There was no way for ARod to continue the pace he set in April. I repeat NO WAY. And yet when his average slid to a paltry
.300 and he still led the American League in homers and RBIs, the New York media turned on him. When I arrived in the city last week, media members were talking about ARod's "slump", and how he was one of the main reasons for the Yanks being so far out of first place. Again, he's batting .300 and was near the top of the league in almost every significant offensive category. And then news came out about his apparent infidelity from his wife. If you haven't heard already, ARod was caught first going out to dinner, then attending a strip club, and finally heading up a hotel's elevator with a blonde woman equipped with ginormous breasts.

To say the media had a field day would be an understatement. Metro New York was on this story so hardcore that they had me write an article about it on my first day of work with them. Of course, they didn't run it but whatever. Then on Wednesday night ARod got caught yelling something at Blue Jays third baseman Howie Clark during a routine pop up, forcing Clark to miss the thing. Of course he got reamed out again by the media. Let's stop here and think about what we're doing to ARod.

We're criticizing him for infidelity against his wife. That doesn't seem unreasonable considering he has a child with her. But then again, are you fucking serious? If you think more than 50 percent of major sports athletes don't have girls on the side, you're crazy. LeBron's got one kid with his baby's mama and has another on the way. He just said in an interview that he would miss the birth of that child for the Finals. Seriously, athletes cheat on their wives all the time. When I worked for the AA Bowie Baysox, players used to request two sets of tickets on opposite sides of the field. One set for the wife and kids, another for the girl on the side and her friends. Yet, when a guy like ARod gets caught, the media portrays him as some unGodly villain, despite the fact that his behavior was set by the culture he works in.


This guy cannot get a break. If I were him, I would definitely be opting out of my contract this year.
I would want to get as far away as possible from the New York media mob.

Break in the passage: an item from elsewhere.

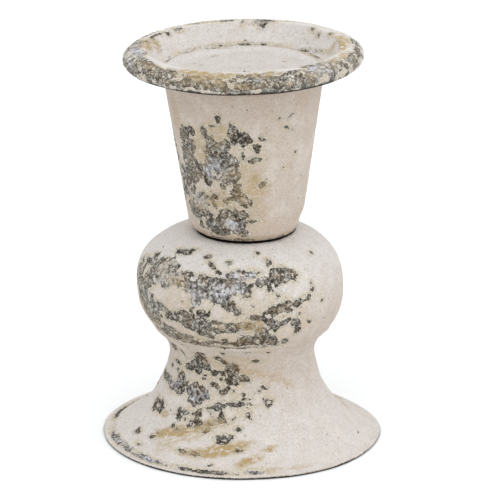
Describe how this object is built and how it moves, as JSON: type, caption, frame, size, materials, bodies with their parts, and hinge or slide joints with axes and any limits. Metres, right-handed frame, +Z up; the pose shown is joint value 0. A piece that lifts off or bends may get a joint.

And then there's the whole popup thing. When I first saw the play, I thought it was a savvy move. In baseball terms, ARod created an extra out for his team, and they certainly need that extra out given the fact that ARod, Jeter, and Posada have been about the only players hitting this season. Howie Clark, one of those guys who bounces around the minors and majors, MISSED a routine pop-up that any third grader could have caught. ARod didn't miss that pop up. He was trying to help his team win the game and of course he just gets pounded on. Was it a bush league move? I don't think so. It was no more bush league than a catcher talking shit to a batter while he's hitting. We're 54 games into the season and Arod's got 20 home runs, 47 RBIs and is hitting .293. That projects out to about 60 homers and nearly 150 RBIs. Those are MVP numbers and this New York area is just killing him. Even Joe Torre (and if you remember I called for his firing after last season) bashed ARod this week.

ARod is not the problem. The problems surround a litany of things including the facts that: Johnny Damon can't throw, Abreu has been atrocious both in the field and at the plate, the pitching is OLD, Torre continues to mishandle the bullpen, and no one seems to notice that Jeter is on pace to TRIPLE the amount of errors he had in the field last year. There's more but I think you get the point. We need to lay off Alex Rodriguez because frankly, he's got a pretty good shot at going down as one of the top 5 greatest baseball players of all time. The stats back it up.

And this gets me to a bigger problem with New York City: The media. They are completely and utterly unreaosnable.

I've been in New York City for a week now and specifically been working for a newspaper in New York City for almost a week. And I've come to a realization: Everything you hear about the New York media is true. They are just brutal unless their teams are the best. It being baseball season, right now the talk of the town is the Yankees and their stunning collapse. People here are downcast that the team worth over 200 million dollars has an equivalent record to the Nationals. The media is all over everybody because this team has essentially been eliminated from the AL East race already. But as bad as things have gone for the Yanks (and I don't know if anybody could have imagined this bad of a start to the season) there's still hope. There are over 100 games remaining in this young season and New York sits just seven games out. That is far from insurmountable. I don't think the media here understands that you can still win the World Series as a wild card team. In fact, in five of the past six seasons, one of the teams in the World Series has been a Wild Card. A Wild Card team won the Fall Classic three straight years (2002-2004). So simply being a Wild Card team is far from the end of the world.

And that gets to the crux of my problem with this town and its media. They are just brutal. I don't understand why people even root for the team given how negative the media is towards them. The people on the streets are even brutal. I suggested to my new editor at the newspaper where I'm working that we as a paper take a different approach concerning some coverage about the Yankees. I suggest we write an article about how the Yanks are still just seven games out after such a ridiculously horrible beginning. The guy seriously looked at me like I was trying to convince him to eat fried poo. He was like "Mark, this isn't DC or Michigan or whereever. The media here expects the best and anything less than the best is unacceptable". And he told me this with a straight face. I absolutely completely disagree with the philosophy of just completely badmouthing a team like that. We're not even halfway through the season yet. Lay off.


It's going to be a long season even if the team is able to turn it around. For some weird reason, getting to the play in the playoffs and having as good a shot at a title as anyone else just isn't enough.